Этот удивительный народ, невидимки, легче примирятся с гибелью, чем с унижением. Гиг так затрясся, что мне почудилось, будто залязгала тысячезубая челюсть.

— Отлично работали, отлично, адмирал! Мы почувствовали пульсацию незнакомых полей задолго до факелов, но не испугались. А возвратились не из страха, а потому, что обнаруженный разведчик уже не разведчик, а только солдат.

Логика в его оправданиях, конечно, имелась.

Ромеро в своем отчете рассказывает, что мной овладели тягостные колебания, и плохое настроение адмирала передавалось всем. Но колебаться можно между несколькими решениями, а у меня не было никакого.
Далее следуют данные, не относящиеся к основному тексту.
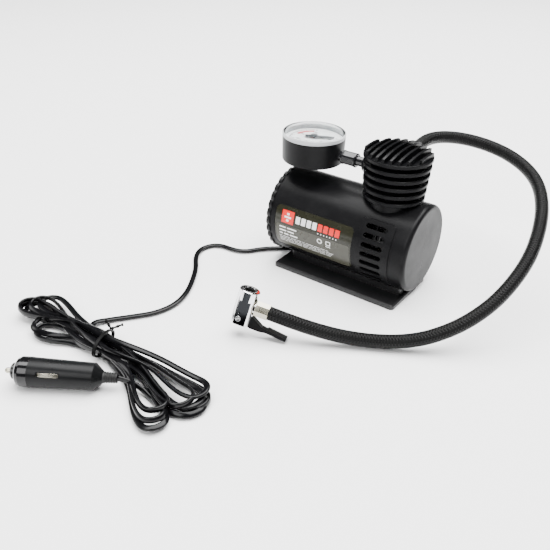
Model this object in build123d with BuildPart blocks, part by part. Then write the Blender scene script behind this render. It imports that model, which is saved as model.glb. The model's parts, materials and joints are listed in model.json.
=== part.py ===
"""Portable 12 volt tyre inflator: a small motor-driven piston compressor on a flat base.

Millimetres, +Z up. The origin is on the base plate's underside, straight below the middle of
the barrel. The barrel lies along X with its flat end towards +X, the label faces -Y, and the
pump head stands on top.
"""

import os
from math import cos, degrees, radians, sin, tan

from build123d import *

os.makedirs("parts", exist_ok=True)

# ---------------------------------------------------------------- driving dimensions
BASE_LEFT_X = -59.5
BASE_RIGHT_X = 57.5
BASE_FRONT_Y = -39.0
BASE_BACK_Y = 22.0
BASE_THICKNESS = 4.0

BARREL_RADIUS = 37.0
BARREL_AXIS_Z = BASE_THICKNESS + BARREL_RADIUS
BARREL_WALL = 2.4
BARREL_RIGHT_X = 61.0
BARREL_LEFT_X = -66.8
END_WALL = 3.0
END_EDGE_RADIUS = 3.6

REAR_CAP_LEFT_X = -70.8
REAR_CAP_RADIUS = 36.4
REAR_CAP_SCALLOPS = 30
SCALLOP_RADIUS = 5.6
SCALLOP_CREST_RADIUS = 38.1
SCALLOP_LEFT_X = -70.0

SLOT_ANGLES = [36, 24, 12, 0, -12, -24, -36]
SLOT_LEFT_X = 22.2
SLOT_RIGHT_X = 41.0
SLOT_HEIGHT = 4.2
PANEL_LEFT_X = 17.5
PANEL_RIGHT_X = 47.0
PANEL_RISE = 0.8

LABEL_LEFT_X = -61.8
LABEL_RIGHT_X = 13.8
LABEL_TOP_ANGLE = 28
LABEL_BOTTOM_ANGLE = -35
LABEL_RECESS = 0.5
LABEL_THICKNESS = 0.35

MOTOR_AXIS_Z = 26.5
MOTOR_RADIUS = 18.0
MOTOR_LEFT_X = -43.0
MOTOR_RIGHT_X = 11.0
SHAFT_RADIUS = 1.6

GEAR_MODULE = 0.8
PINION_TEETH = 10
GEAR_TEETH = 44
GEAR_AXIS_Z = MOTOR_AXIS_Z + GEAR_MODULE * (PINION_TEETH + GEAR_TEETH) / 2
GEAR_LEFT_X = 18.5
GEAR_RIGHT_X = 22.5
CRANK_RADIUS = 5.6
GEAR_BACKLASH = 0.10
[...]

Все кругом, как плохие игроки, говорили только о своих ходах, но понятия не имели об ответных ходах противника. Вести армию в бой наугад я отказывался.

То, что Ромеро называет моими колебаниями в течение недели перед первым штурмом, было поисками выхода. К тому же именно этот срок потребовал Орлан для накопления запасов гравитационной энергии у головоглазов.

И если теперь оценивать мои тогдашние действия, то я скажу по-иному, чем Ромеро: я слишком мало колебался. Штурм Станции показал не так мою излишнюю осторожность, как опрометчивость.

Я не утверждаю, что подготовка была полностью неуспешна. Кое-что сделать удалось. Электромагнитные орудия Осимы действовали исправно, ангелов снабдили портативными разрядниками. И Андре изготовил четыре превосходных анализатора силовых полей.

— Если предварительно мы не разведали противника, то в сражении будем иметь полное представление о нем — видимом и незримом, — пообещал он.

Я должен сделать отступление об Андре. Все мы, естественно, присматривались к нему — испытанные им потрясения не могли не сказаться. И он, естественно, был не тот импульсивный, нетерпеливый, резкий и добрый, какого мы некогда знали. Он стал сдержанней и молчаливей. Но мозг его, возвращенный к жизни, работал с прежней интенсивностью. Рядом со мной снова пылало горнило новых идей, генератор остроумных проектов — пусть простят мне эти выспренние слова, в данном случае они самые точные.